背を擦ってもらうと、吐き気は少しずつ治まってきた。呼吸も次第に楽になっていき、俺は看護師に手伝ってもらって、ベッドに横になる。
過呼吸を起こして酸欠にでもなったのか、頭痛がする。特に、側頭部がずきずきと痛んでいる。何か、とても大切なことを忘れてしまったかのような、奇妙な空隙が胸にあった。回らない頭でそれを思い出そうとしても頭痛が酷くなるばかりで、俺は思い出すことを断念せざるを得なかった。油断するとまた、胃の中身をぶち撒けることになりそうだったからだ。
「もう、大丈夫です……ありがとうございます」
ベッドに横になった俺は看護師にそう言ったものの、発した声は掠れている上に弱々しく、どう聞いても大丈夫そうには聞こえない。自分でも笑ってしまいそうなくらい、見え透いた虚勢だった。
案の定、看護師は心配そうな表情で俺を見つめている。
「心身ともにダメージを受けていらっしゃるので、まずは安静になさってください。鎮痛剤が必要な時や何か御用がありましたら、遠慮なくナースコールを押してくださいね」
それでは、と看護師は静かに病室を去っていく。患者に大丈夫だと言われると、彼女達は撤退せざるを得ないのだろう。俺は呆然と、病室のやけに白い天井を仰いでいた。
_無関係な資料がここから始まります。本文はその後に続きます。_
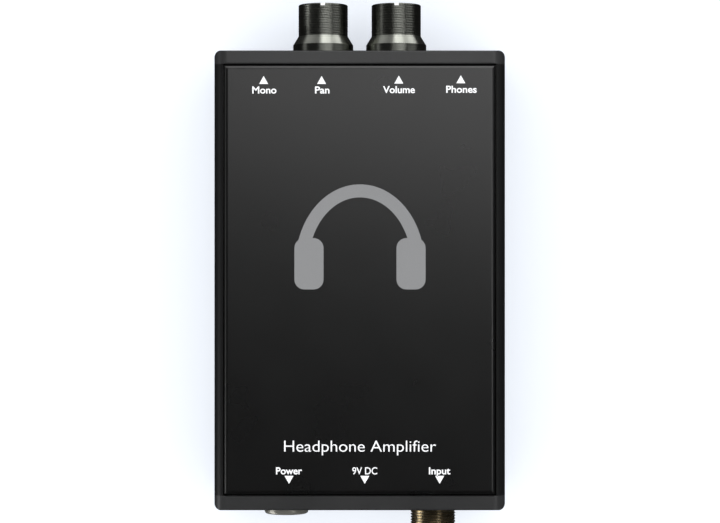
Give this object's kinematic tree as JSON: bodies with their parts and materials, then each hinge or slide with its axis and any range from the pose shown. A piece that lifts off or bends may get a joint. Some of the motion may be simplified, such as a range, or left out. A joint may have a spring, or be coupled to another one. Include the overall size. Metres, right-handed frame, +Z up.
{
  "type": "headphone amplifier",
  "caption": "Pocket-size headphone amplifier in a black metal case, with turned pan and volume knobs, push buttons, phones and power jacks and a threaded round input.",
  "frame": {"origin": "centre of the bounding box at the bottom, on the surface that the rubber feet stand on", "axes": "+X to the right across the case, +Y along it towards the knobs, +Z up out of the printed top plate"},
  "size_m": [0.0762, 0.1408, 0.038],
  "materials": {
    "case_paint": "satin black powder coat",
    "plate_paint": "satin black enamel, printed",
    "cap_paint": "satin black, slightly lighter than the plate",
    "black_screws": "black oxide",
    "foot_rubber": "matt",
    "insert_brass": "plain",
    "black_plastic": "fine texture",
    "steel": "plain",
    "battery_jacket": "printed steel jacket, plain colour",
    "nickel": "warm nickel plate",
    "board_laminate": "green solder mask",
    "chip_epoxy": "moulded epoxy",
    "capacitor_sleeve": "shrink sleeve",
    "resistor_ceramic": "glazed",
    "knob_metal": "fine-turned, black chrome",
    "white_inlay": "white paint",
    "button_metal": "satin nickel plate",
    "connector_metal": "nickel-plated, warm",
    "pot_metal": "plain stamped",
    "spring_steel": "plain wire"
  },
  "bodies": {
    "case": {"case_body": "case_paint", "top_plate": "plate_paint", "control_end_cap": "cap_paint", "connector_end_cap": "cap_paint", "control_cap_screws": "black_screws", "connector_cap_screws": "black_screws", "rubber_feet": "foot_rubber", "clip_inserts": "insert_brass", "door_hinge_pin": "steel", "battery_tray": "black_plastic", "battery": "battery_jacket", "battery_terminals": "nickel", "battery_contact_plate": "black_plastic", "battery_contacts": "nickel", "main_board": "board_laminate", "amp_chips": "chip_epoxy", "capacitors": "capacitor_sleeve", "resistors": "resistor_ceramic", "regulator": "chip_epoxy", "pot_washers": "steel", "pot_nuts": "steel", "mono_switch_case": "black_plastic", "mono_spring": "spring_steel", "power_switch_case": "black_plastic", "power_spring": "spring_steel", "phones_jack_sleeve": "nickel", "phones_jack_housing": "black_plastic", "phones_jack_contacts": "nickel", "dc_jack_housing": "black_plastic", "dc_jack_pin": "nickel", "dc_jack_spring": "nickel", "input_shell": "connector_metal", "input_insulator": "black_plastic", "input_pins": "nickel", "input_nut": "steel", "pan_pot_case": "black_plastic", "pan_pot_bushing": "pot_metal", "volume_pot_case": "black_plastic", "volume_pot_bushing": "pot_metal"},
    "pan_control": {"pan_shaft": "pot_metal", "pan_knob": "knob_metal", "pan_pointer": "white_inlay", "pan_set_screw": "black_screws"},
    "volume_control": {"volume_shaft": "pot_metal", "volume_knob": "knob_metal", "volume_pointer": "white_inlay", "volume_set_screw": "black_screws"},
    "mono_push": {"mono_button": "black_plastic", "mono_plunger": "black_plastic"},
    "power_push": {"power_button": "button_metal", "power_plunger": "black_plastic"},
    "battery_hatch": {"battery_door": "black_plastic"}
  },
  "joints": [
    {"name": "pan_turn", "type": "hinge", "parent": "case", "child": "pan_control", "pos_m": [-0.0098, 0.0567, 0.02], "axis": [0, 1, 0], "range_deg": [-150, 150]},
    {"name": "volume_turn", "type": "hinge", "parent": "case", "child": "volume_control", "pos_m": [0.0098, 0.0567, 0.02], "axis": [0, 1, 0], "range_deg": [-150, 150]},
    {"name": "mono_press", "type": "slide", "parent": "case", "child": "mono_push", "axis": [0, -1, 0], "range_m": [0, 0.0015], "stiffness_N_per_m": 600, "springref_m": -0.001, "deforming": ["mono_spring"]},
    {"name": "power_press", "type": "slide", "parent": "case", "child": "power_push", "axis": [0, 1, 0], "range_m": [0, 0.0015], "stiffness_N_per_m": 900, "springref_m": -0.001, "deforming": ["power_spring"]},
    {"name": "battery_door_swing", "type": "hinge", "parent": "case", "child": "battery_hatch", "pos_m": [0, -0.0296, 0.0032], "axis": [-1, 0, 0], "range_deg": [0, 90]}
  ]
}
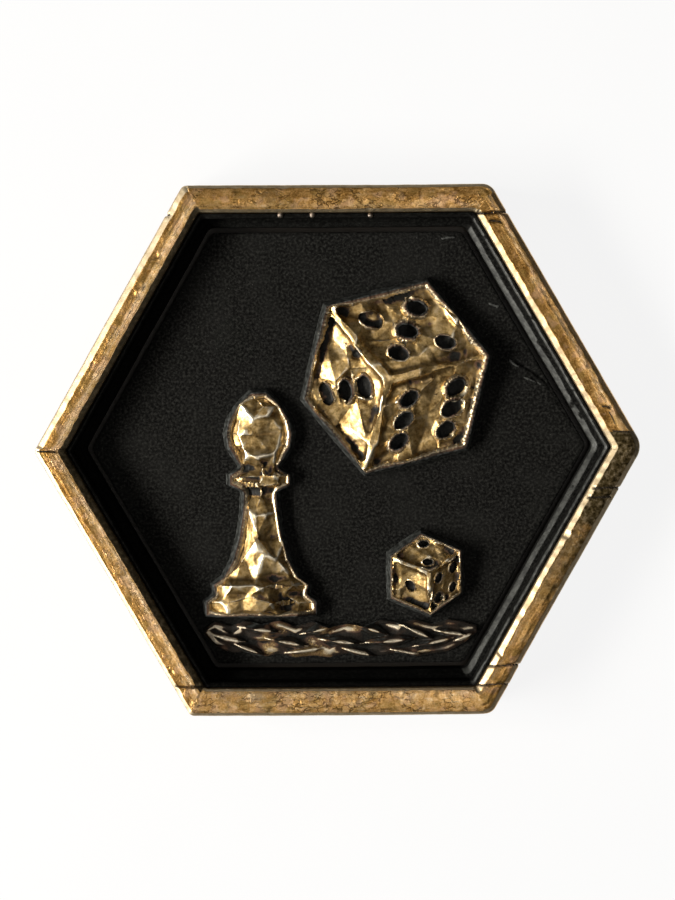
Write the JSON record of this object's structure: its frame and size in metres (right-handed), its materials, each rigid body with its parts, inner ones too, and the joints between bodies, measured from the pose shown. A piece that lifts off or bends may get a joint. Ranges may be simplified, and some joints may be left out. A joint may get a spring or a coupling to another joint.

「済まない、夜絃。配慮が足りなかった。もう少し、精神状態を考慮すべきだったな」
透が申し訳なさそうにそう声を掛けてくる。俺は大きく息を吐いた。
「いや、別にお前のせいじゃねぇよ。ちょっと色々思い出しちまっただけだから。教えてくれたのは、すげぇありがたいし。何も知らねぇのは、不安だったからさ」
呟いた声は、先程よりも元気そうには響いたものの、少し掠れていた。
「それならいいんだが……」
透はそれ以上何も言えなくなったのだろう、つられて俺もそれきり黙り込み、病室に沈黙が降りる。リミナはこんな状況でも眠っているのだろうか、隣から規則正しい寝息が聞こえていた。
俺は、自分が酷く疲弊しているのをひしひしと感じていた。心も擦り減っている上に、体も怪我を負い、本調子とはお世辞にも言い難い。こういう時は、何も考えないようにするのが一番なのだろう。そう思い、俺は規則正しくこだまする電子音に耳を傾けた。
心電図の電子音は、三人分なのだろうか。ややテンポの異なる音が、重なって響いている。頭痛は既に引いていたものの、頭全体が重怠く、眠気を感じていないはずなのに、瞼を持ち上げ続けることが妙に億劫だった。ちょうどいい、このまま眠ってしまおう。
俺は重い瞼を持ち上げることをやめ、目を閉じた。視界が暗闇に包まれ、次第に音が遠ざかっていく。過敏になっている精神が、少しずつ落ち着いていく感覚。眠りはゆっくりと、俺の意識を優しく攫っていった。